• INPUT RECORDS:

<<<<

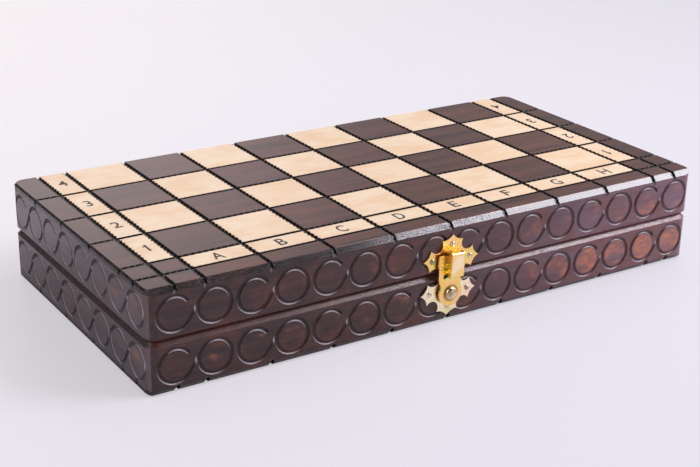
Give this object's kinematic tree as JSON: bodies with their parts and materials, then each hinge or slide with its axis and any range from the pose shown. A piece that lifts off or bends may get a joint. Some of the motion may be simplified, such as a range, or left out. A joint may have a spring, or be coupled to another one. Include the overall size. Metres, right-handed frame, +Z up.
{
  "type": "folding chess box",
  "caption": "Folding wooden chess box: two hinged half boxes with the board on their outer faces, carved sides and a swinging hook latch at the front.",
  "frame": {"origin": "bottom centre of the closed box, latch and hinges included", "axes": "+X along the box to the right as seen from the latch side, +Y from the latch side to the hinge side, +Z up from the base to the lid"},
  "size_m": [0.34, 0.179, 0.054],
  "materials": {
    "stained_wood": "dark stained and lacquered, satin",
    "pale_wood": "natural pale wood, clear satin lacquer",
    "yellow_plated_steel": "yellow zinc plated sheet steel, polished",
    "brass": "brass plated, satin",
    "steel": "bright nickel plated"
  },
  "bodies": {
    "base": {"base_back_wall": "stained_wood", "base_board": "stained_wood", "base_front_wall": "stained_wood", "base_hinge_nails": "brass", "base_label_tiles": "pale_wood", "base_left_wall": "stained_wood", "base_light_squares": "pale_wood", "base_right_wall": "stained_wood", "hook_plate_pins": "steel", "latch_hook_plate": "yellow_plated_steel", "latch_rivet": "steel", "latch_washer": "yellow_plated_steel", "left_hinge_base_leaf": "brass", "left_hinge_pin": "steel", "right_hinge_base_leaf": "brass", "right_hinge_pin": "steel"},
    "lid": {"keeper_plate_pins": "steel", "latch_keeper_plate": "yellow_plated_steel", "left_hinge_lid_leaf": "brass", "lid_back_wall": "stained_wood", "lid_board": "stained_wood", "lid_front_wall": "stained_wood", "lid_hinge_nails": "brass", "lid_label_tiles": "pale_wood", "lid_left_wall": "stained_wood", "lid_light_squares": "pale_wood", "lid_right_wall": "stained_wood", "right_hinge_lid_leaf": "brass"},
    "hook": {"latch_hook": "yellow_plated_steel"}
  },
  "joints": [
    {"name": "lid_hinge", "type": "hinge", "parent": "base", "child": "lid", "pos_m": [0, 0.08787, 0.027], "axis": [-1, 0, 0], "range_deg": [0, 180]},
    {"name": "hook_swing", "type": "hinge", "parent": "base", "child": "hook", "pos_m": [-0.0015, -0.08228, 0.017], "axis": [0, -1, 0], "range_deg": [0, 95]}
  ]
}
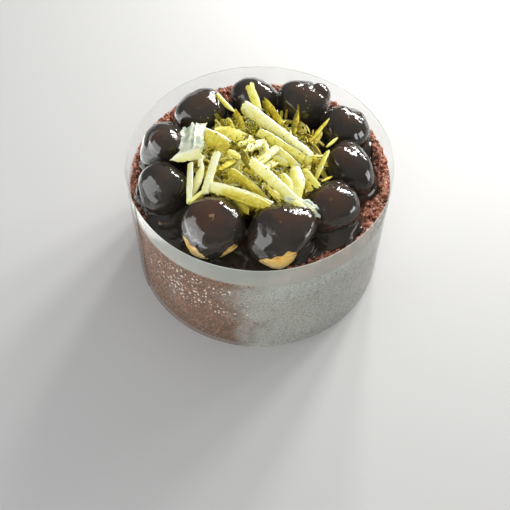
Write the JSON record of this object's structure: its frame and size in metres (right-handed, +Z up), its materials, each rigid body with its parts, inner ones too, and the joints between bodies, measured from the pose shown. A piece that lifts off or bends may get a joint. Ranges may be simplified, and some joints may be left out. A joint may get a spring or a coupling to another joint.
{
  "type": "profiterole cake",
  "caption": "Round cake coated in cocoa crumbs, held in a clear film collar and topped with a ring of chocolate-glazed choux puffs round a heap of pale chocolate shavings.",
  "frame": {"origin": "centre of the cake's flat base, on the surface it stands on", "axes": "+Z up; the side seen from the front in the picture faces -Y"},
  "size_m": [0.2, 0.2, 0.1322],
  "materials": {
    "crumb_coat": "matte red-brown cake crumbs",
    "chocolate_glaze": "wet dark chocolate glaze",
    "choux_pastry": "golden baked choux",
    "pale_shavings": "satin white chocolate",
    "pistachio": "matte ground nut",
    "clear_film": "clear film, misted inside"
  },
  "bodies": {
    "root": {"cake_body": "crumb_coat", "film_collar": "clear_film", "shavings_heap": "pale_shavings", "profiterole_01": "chocolate_glaze", "profiterole_02": "chocolate_glaze", "profiterole_03": "chocolate_glaze", "profiterole_04": "chocolate_glaze", "profiterole_05": "chocolate_glaze", "profiterole_06": "chocolate_glaze", "profiterole_07": "chocolate_glaze", "profiterole_08": "chocolate_glaze", "profiterole_09": "chocolate_glaze", "profiterole_10": "chocolate_glaze"}
  },
  "joints": []
}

>>>>

• PROBLEM DESCRIPTION:
Output the whole listing above again, word for word.

• SOLUTION FOR THIS EXERCISE:
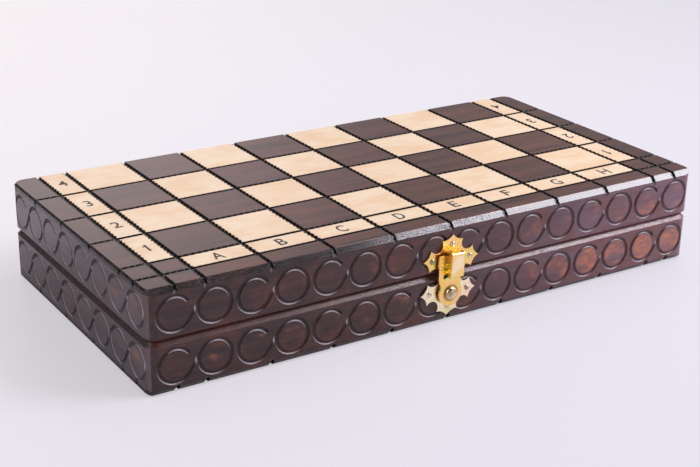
Give this object's kinematic tree as JSON: bodies with their parts and materials, then each hinge or slide with its axis and any range from the pose shown. A piece that lifts off or bends may get a joint. Some of the motion may be simplified, such as a range, or left out. A joint may have a spring, or be coupled to another one. Include the overall size. Metres, right-handed frame, +Z up.
{
  "type": "folding chess box",
  "caption": "Folding wooden chess box: two hinged half boxes with the board on their outer faces, carved sides and a swinging hook latch at the front.",
  "frame": {"origin": "bottom centre of the closed box, latch and hinges included", "axes": "+X along the box to the right as seen from the latch side, +Y from the latch side to the hinge side, +Z up from the base to the lid"},
  "size_m": [0.34, 0.179, 0.054],
  "materials": {
    "stained_wood": "dark stained and lacquered, satin",
    "pale_wood": "natural pale wood, clear satin lacquer",
    "yellow_plated_steel": "yellow zinc plated sheet steel, polished",
    "brass": "brass plated, satin",
    "steel": "bright nickel plated"
  },
  "bodies": {
    "base": {"base_back_wall": "stained_wood", "base_board": "stained_wood", "base_front_wall": "stained_wood", "base_hinge_nails": "brass", "base_label_tiles": "pale_wood", "base_left_wall": "stained_wood", "base_light_squares": "pale_wood", "base_right_wall": "stained_wood", "hook_plate_pins": "steel", "latch_hook_plate": "yellow_plated_steel", "latch_rivet": "steel", "latch_washer": "yellow_plated_steel", "left_hinge_base_leaf": "brass", "left_hinge_pin": "steel", "right_hinge_base_leaf": "brass", "right_hinge_pin": "steel"},
    "lid": {"keeper_plate_pins": "steel", "latch_keeper_plate": "yellow_plated_steel", "left_hinge_lid_leaf": "brass", "lid_back_wall": "stained_wood", "lid_board": "stained_wood", "lid_front_wall": "stained_wood", "lid_hinge_nails": "brass", "lid_label_tiles": "pale_wood", "lid_left_wall": "stained_wood", "lid_light_squares": "pale_wood", "lid_right_wall": "stained_wood", "right_hinge_lid_leaf": "brass"},
    "hook": {"latch_hook": "yellow_plated_steel"}
  },
  "joints": [
    {"name": "lid_hinge", "type": "hinge", "parent": "base", "child": "lid", "pos_m": [0, 0.08787, 0.027], "axis": [-1, 0, 0], "range_deg": [0, 180]},
    {"name": "hook_swing", "type": "hinge", "parent": "base", "child": "hook", "pos_m": [-0.0015, -0.08228, 0.017], "axis": [0, -1, 0], "range_deg": [0, 95]}
  ]
}
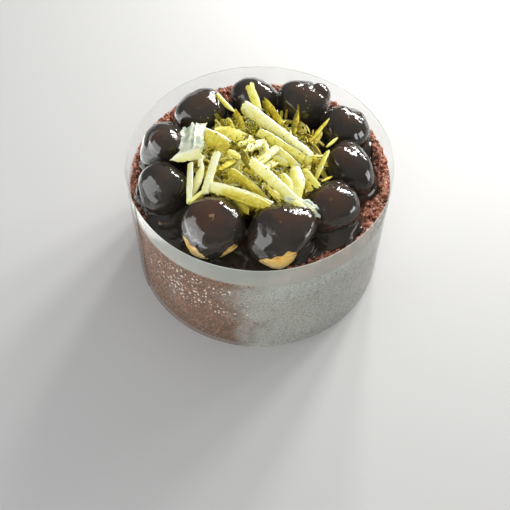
Write the JSON record of this object's structure: its frame and size in metres (right-handed, +Z up), its materials, each rigid body with its parts, inner ones too, and the joints between bodies, measured from the pose shown. A piece that lifts off or bends may get a joint. Ranges may be simplified, and some joints may be left out. A joint may get a spring or a coupling to another joint.
{
  "type": "profiterole cake",
  "caption": "Round cake coated in cocoa crumbs, held in a clear film collar and topped with a ring of chocolate-glazed choux puffs round a heap of pale chocolate shavings.",
  "frame": {"origin": "centre of the cake's flat base, on the surface it stands on", "axes": "+Z up; the side seen from the front in the picture faces -Y"},
  "size_m": [0.2, 0.2, 0.1322],
  "materials": {
    "crumb_coat": "matte red-brown cake crumbs",
    "chocolate_glaze": "wet dark chocolate glaze",
    "choux_pastry": "golden baked choux",
    "pale_shavings": "satin white chocolate",
    "pistachio": "matte ground nut",
    "clear_film": "clear film, misted inside"
  },
  "bodies": {
    "root": {"cake_body": "crumb_coat", "film_collar": "clear_film", "shavings_heap": "pale_shavings", "profiterole_01": "chocolate_glaze", "profiterole_02": "chocolate_glaze", "profiterole_03": "chocolate_glaze", "profiterole_04": "chocolate_glaze", "profiterole_05": "chocolate_glaze", "profiterole_06": "chocolate_glaze", "profiterole_07": "chocolate_glaze", "profiterole_08": "chocolate_glaze", "profiterole_09": "chocolate_glaze", "profiterole_10": "chocolate_glaze"}
  },
  "joints": []
}